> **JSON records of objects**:
------------------------------

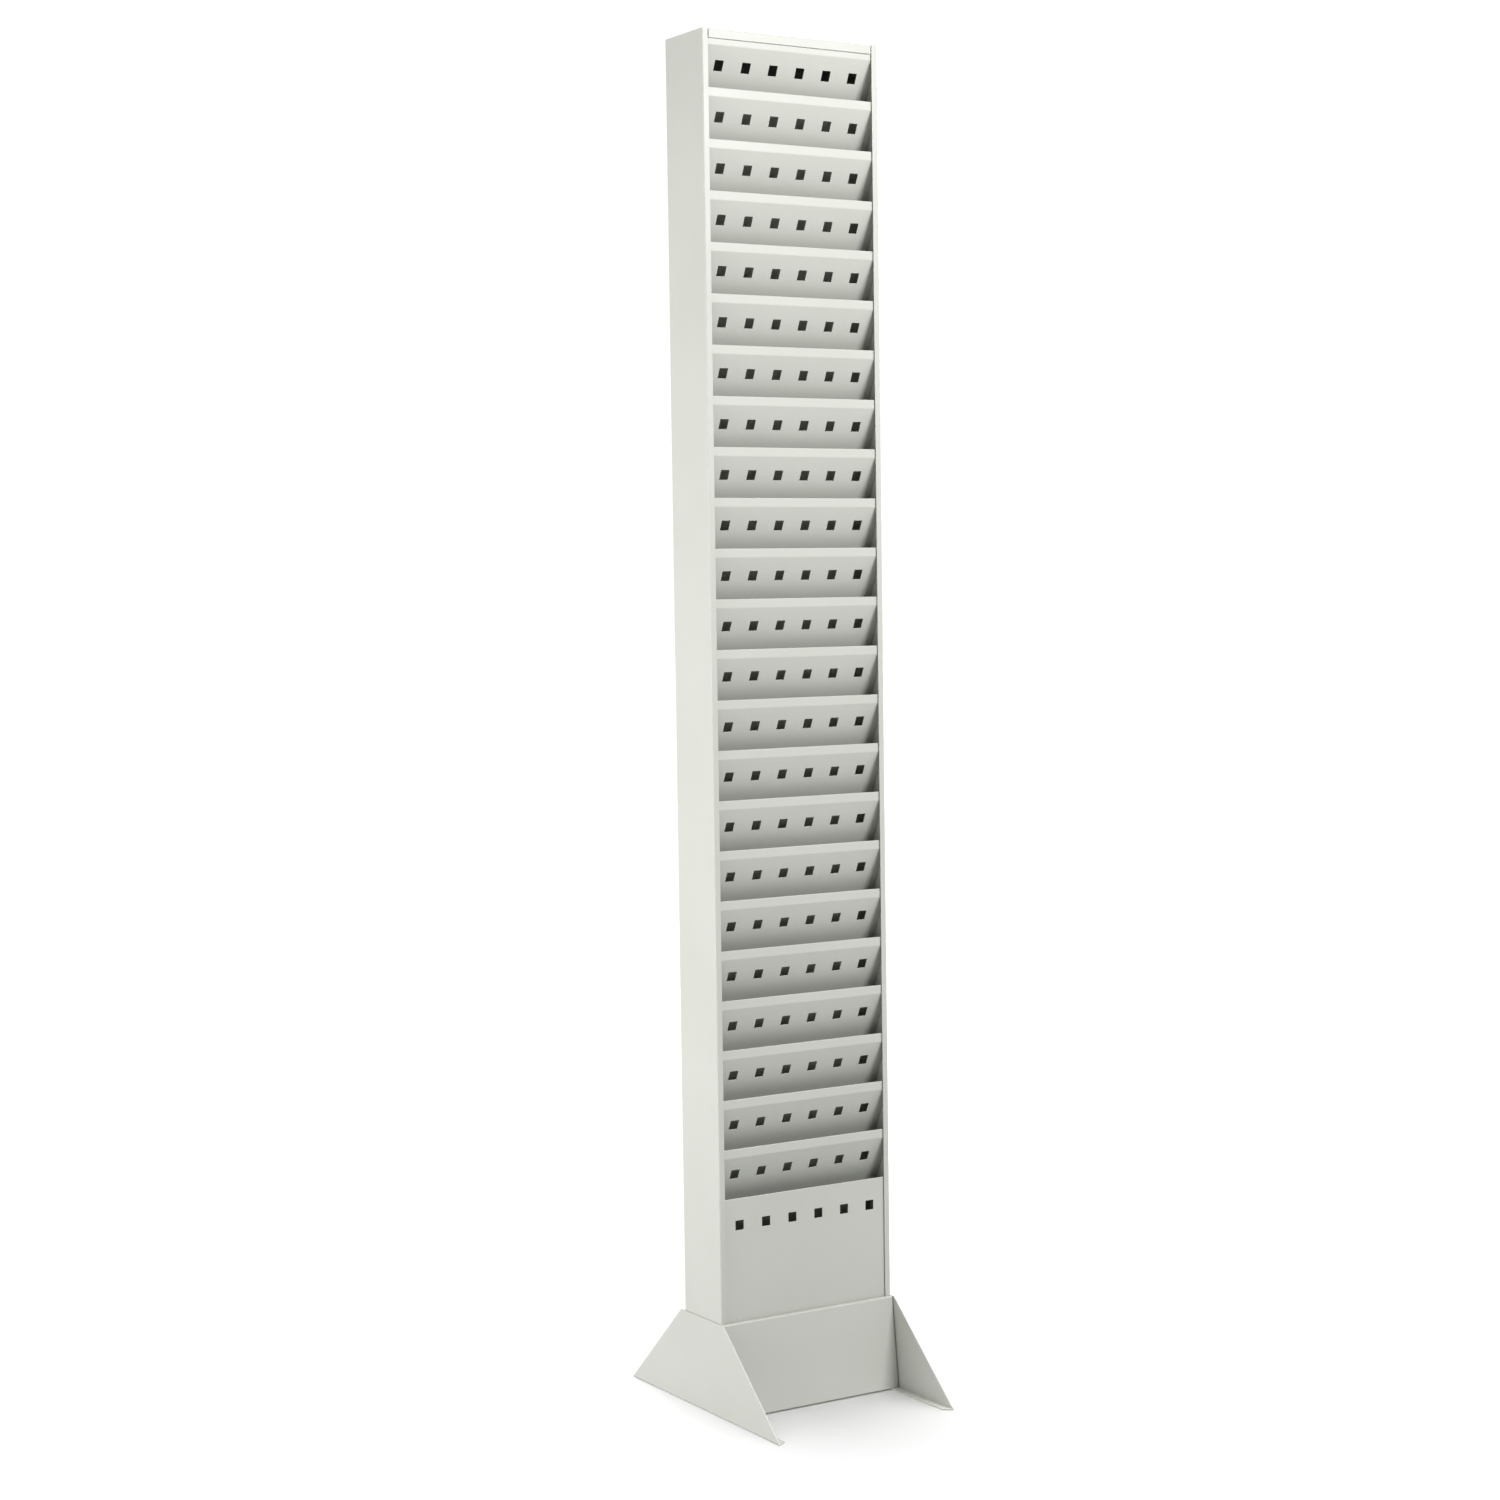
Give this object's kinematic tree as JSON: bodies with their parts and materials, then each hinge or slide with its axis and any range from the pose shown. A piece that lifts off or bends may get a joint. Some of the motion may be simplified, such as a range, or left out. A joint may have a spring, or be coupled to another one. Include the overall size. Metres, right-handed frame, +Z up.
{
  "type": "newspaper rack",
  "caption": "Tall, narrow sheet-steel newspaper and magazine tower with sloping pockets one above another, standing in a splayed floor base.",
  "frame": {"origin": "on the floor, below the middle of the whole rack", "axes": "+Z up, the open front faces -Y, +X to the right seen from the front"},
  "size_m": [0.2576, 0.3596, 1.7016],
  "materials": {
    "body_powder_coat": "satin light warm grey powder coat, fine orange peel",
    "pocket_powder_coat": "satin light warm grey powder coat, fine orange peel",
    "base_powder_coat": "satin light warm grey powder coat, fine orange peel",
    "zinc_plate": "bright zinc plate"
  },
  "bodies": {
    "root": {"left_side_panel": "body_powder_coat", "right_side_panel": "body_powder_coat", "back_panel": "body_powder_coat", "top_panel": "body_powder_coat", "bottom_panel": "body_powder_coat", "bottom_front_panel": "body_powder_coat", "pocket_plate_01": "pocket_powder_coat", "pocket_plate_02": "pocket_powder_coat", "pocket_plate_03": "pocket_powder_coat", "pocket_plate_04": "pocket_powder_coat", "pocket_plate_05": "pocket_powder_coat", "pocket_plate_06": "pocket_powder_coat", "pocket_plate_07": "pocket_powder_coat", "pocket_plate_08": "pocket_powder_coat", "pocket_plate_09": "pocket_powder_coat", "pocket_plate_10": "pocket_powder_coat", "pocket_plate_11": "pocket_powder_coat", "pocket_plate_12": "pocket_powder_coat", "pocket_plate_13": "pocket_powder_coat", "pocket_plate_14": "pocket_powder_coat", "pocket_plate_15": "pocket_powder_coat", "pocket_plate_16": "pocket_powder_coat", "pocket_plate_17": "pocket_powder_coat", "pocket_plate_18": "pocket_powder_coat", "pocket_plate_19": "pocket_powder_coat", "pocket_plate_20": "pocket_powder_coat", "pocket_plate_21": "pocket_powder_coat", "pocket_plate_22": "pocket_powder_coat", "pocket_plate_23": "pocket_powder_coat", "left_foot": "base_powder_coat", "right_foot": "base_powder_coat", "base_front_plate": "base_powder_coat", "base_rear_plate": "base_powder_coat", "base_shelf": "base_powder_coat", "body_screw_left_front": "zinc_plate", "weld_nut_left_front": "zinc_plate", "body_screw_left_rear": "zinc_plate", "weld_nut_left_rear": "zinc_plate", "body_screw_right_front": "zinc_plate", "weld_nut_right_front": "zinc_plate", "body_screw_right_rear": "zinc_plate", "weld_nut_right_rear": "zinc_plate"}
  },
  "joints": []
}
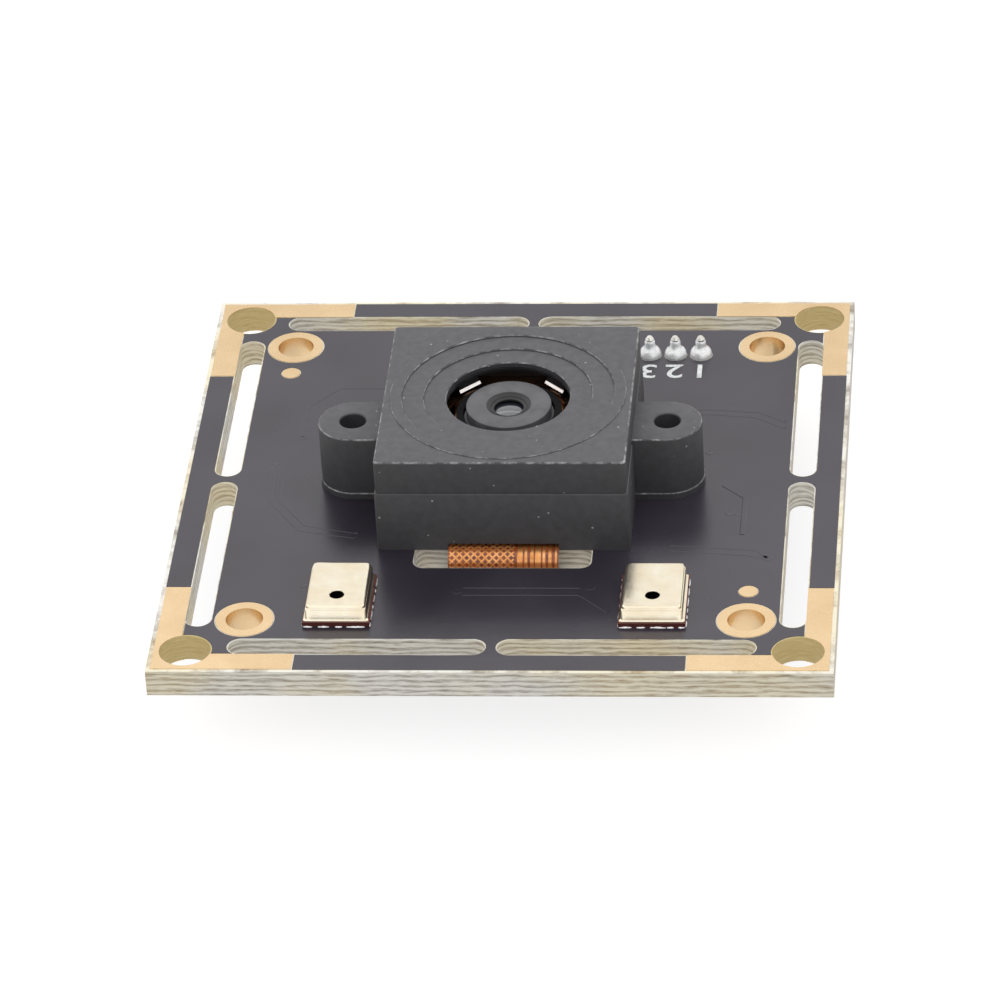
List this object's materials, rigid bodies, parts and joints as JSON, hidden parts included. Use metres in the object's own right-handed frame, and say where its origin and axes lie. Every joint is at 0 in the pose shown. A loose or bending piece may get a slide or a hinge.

------------------------------

> **Written exercise**: Write the entries again, exactly as they stand.

> **Expected answer**:
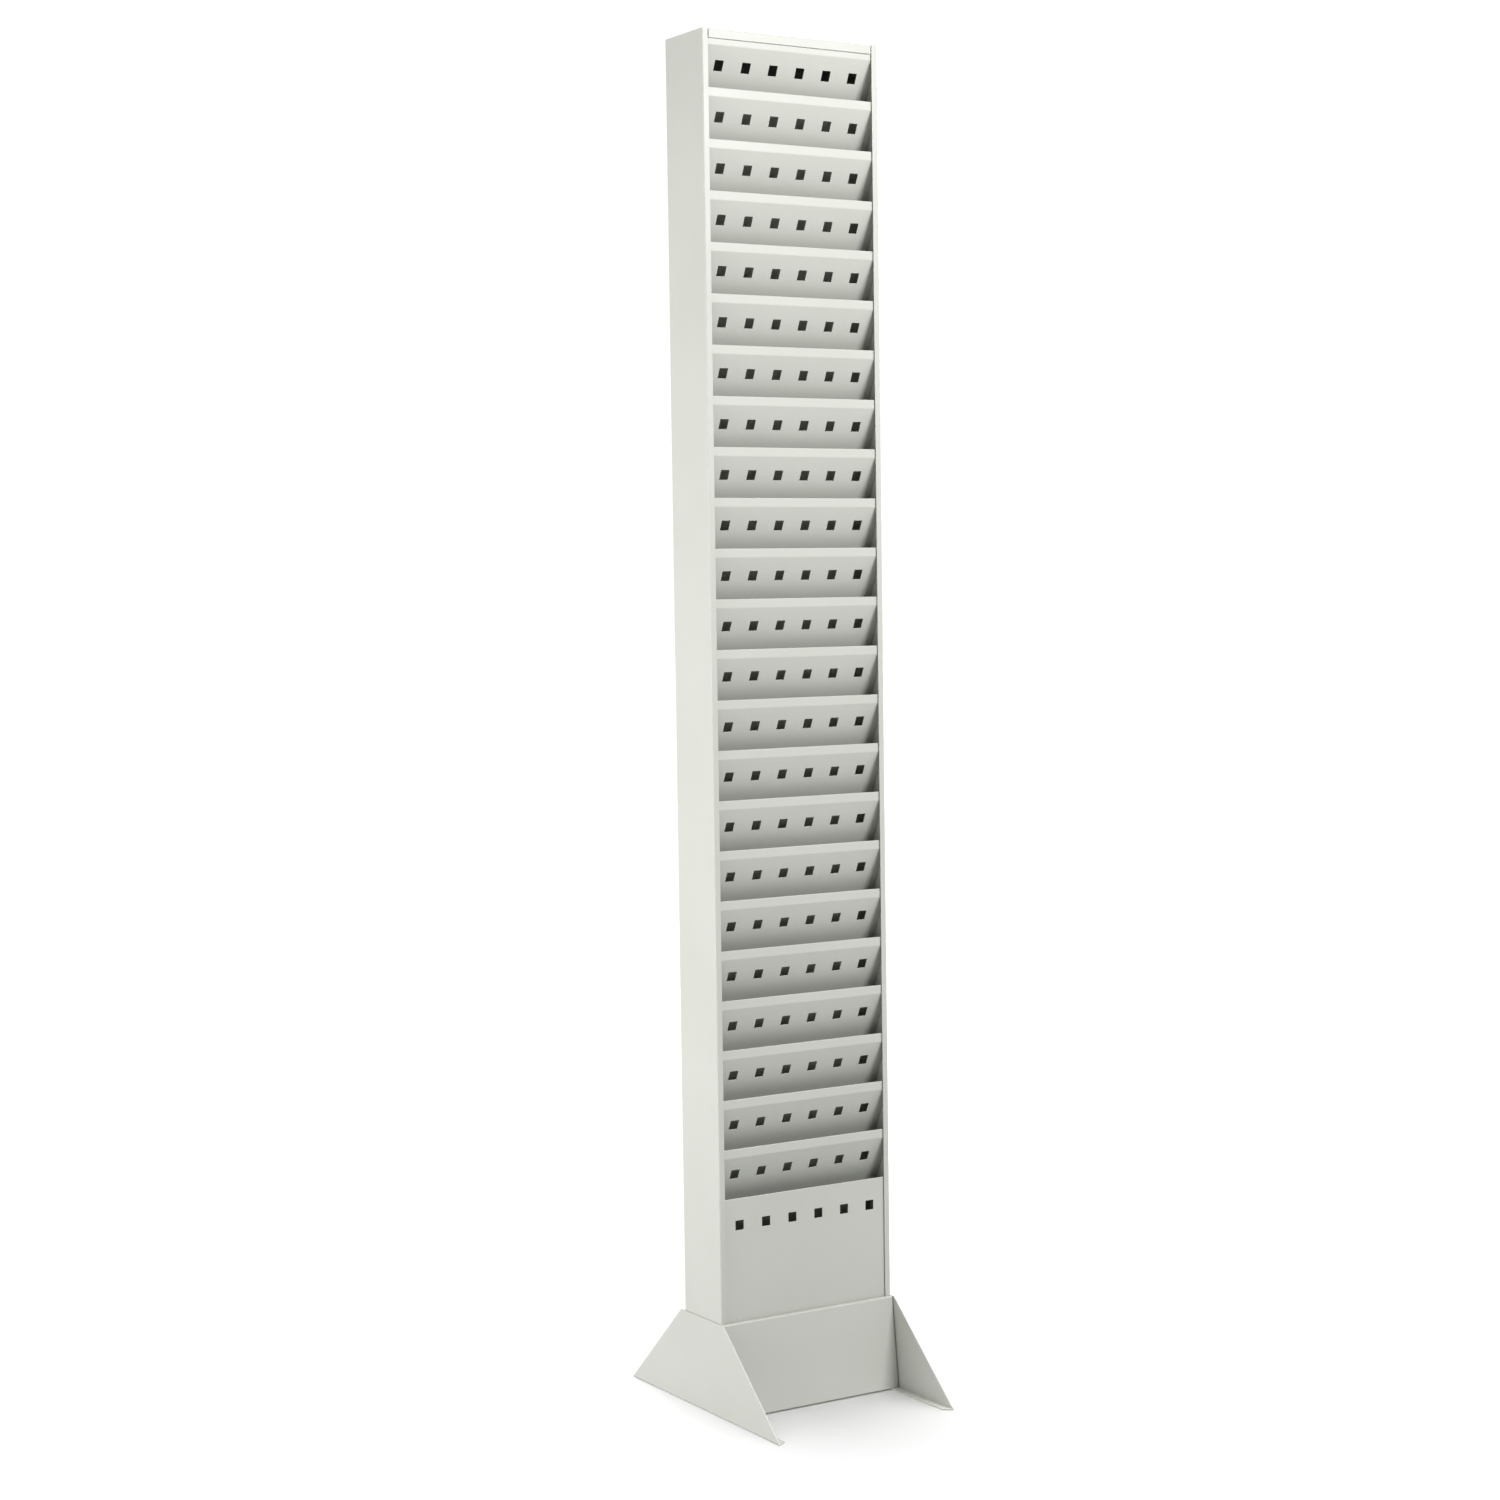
Give this object's kinematic tree as JSON: bodies with their parts and materials, then each hinge or slide with its axis and any range from the pose shown. A piece that lifts off or bends may get a joint. Some of the motion may be simplified, such as a range, or left out. A joint may have a spring, or be coupled to another one. Include the overall size. Metres, right-handed frame, +Z up.
{
  "type": "newspaper rack",
  "caption": "Tall, narrow sheet-steel newspaper and magazine tower with sloping pockets one above another, standing in a splayed floor base.",
  "frame": {"origin": "on the floor, below the middle of the whole rack", "axes": "+Z up, the open front faces -Y, +X to the right seen from the front"},
  "size_m": [0.2576, 0.3596, 1.7016],
  "materials": {
    "body_powder_coat": "satin light warm grey powder coat, fine orange peel",
    "pocket_powder_coat": "satin light warm grey powder coat, fine orange peel",
    "base_powder_coat": "satin light warm grey powder coat, fine orange peel",
    "zinc_plate": "bright zinc plate"
  },
  "bodies": {
    "root": {"left_side_panel": "body_powder_coat", "right_side_panel": "body_powder_coat", "back_panel": "body_powder_coat", "top_panel": "body_powder_coat", "bottom_panel": "body_powder_coat", "bottom_front_panel": "body_powder_coat", "pocket_plate_01": "pocket_powder_coat", "pocket_plate_02": "pocket_powder_coat", "pocket_plate_03": "pocket_powder_coat", "pocket_plate_04": "pocket_powder_coat", "pocket_plate_05": "pocket_powder_coat", "pocket_plate_06": "pocket_powder_coat", "pocket_plate_07": "pocket_powder_coat", "pocket_plate_08": "pocket_powder_coat", "pocket_plate_09": "pocket_powder_coat", "pocket_plate_10": "pocket_powder_coat", "pocket_plate_11": "pocket_powder_coat", "pocket_plate_12": "pocket_powder_coat", "pocket_plate_13": "pocket_powder_coat", "pocket_plate_14": "pocket_powder_coat", "pocket_plate_15": "pocket_powder_coat", "pocket_plate_16": "pocket_powder_coat", "pocket_plate_17": "pocket_powder_coat", "pocket_plate_18": "pocket_powder_coat", "pocket_plate_19": "pocket_powder_coat", "pocket_plate_20": "pocket_powder_coat", "pocket_plate_21": "pocket_powder_coat", "pocket_plate_22": "pocket_powder_coat", "pocket_plate_23": "pocket_powder_coat", "left_foot": "base_powder_coat", "right_foot": "base_powder_coat", "base_front_plate": "base_powder_coat", "base_rear_plate": "base_powder_coat", "base_shelf": "base_powder_coat", "body_screw_left_front": "zinc_plate", "weld_nut_left_front": "zinc_plate", "body_screw_left_rear": "zinc_plate", "weld_nut_left_rear": "zinc_plate", "body_screw_right_front": "zinc_plate", "weld_nut_right_front": "zinc_plate", "body_screw_right_rear": "zinc_plate", "weld_nut_right_rear": "zinc_plate"}
  },
  "joints": []
}
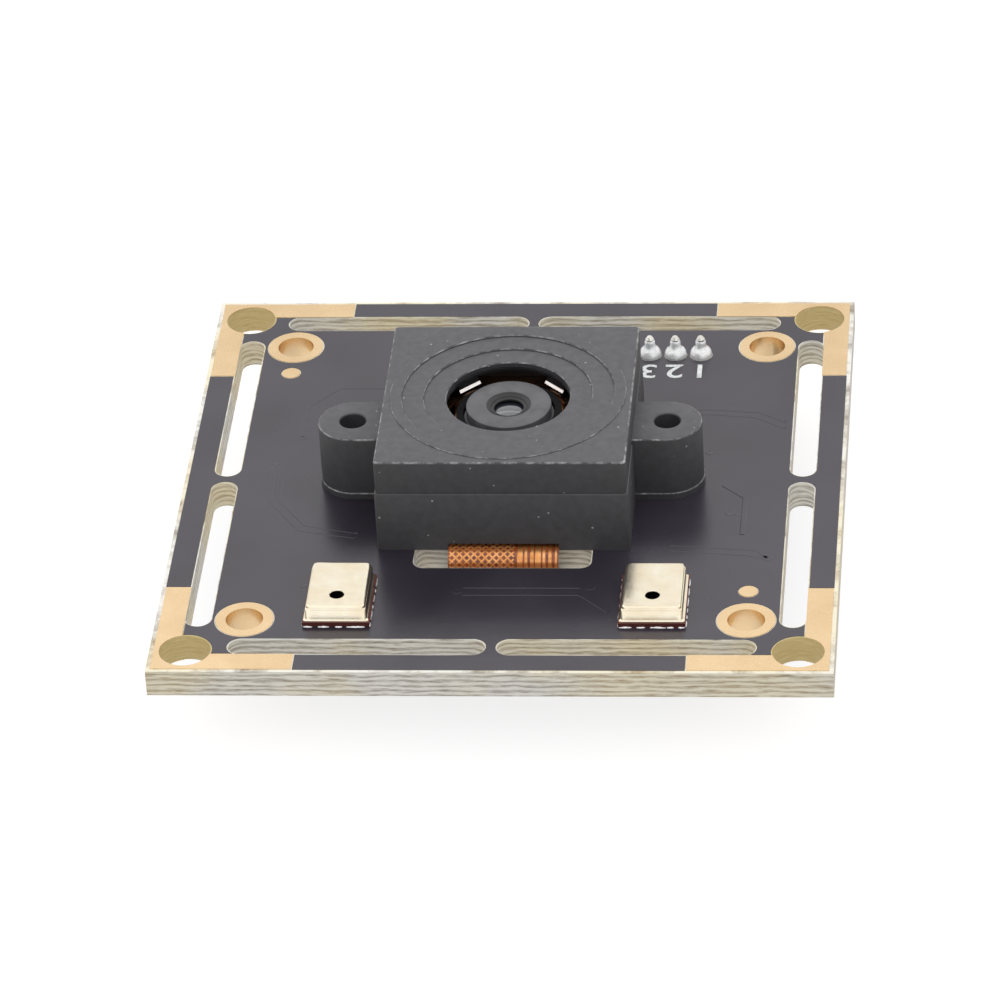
List this object's materials, rigid bodies, parts and joints as JSON, hidden parts included. Use metres in the object's own right-handed frame, and say where its origin and axes lie. Every joint is at 0 in the pose shown. A loose or bending piece may get a slide or a hinge.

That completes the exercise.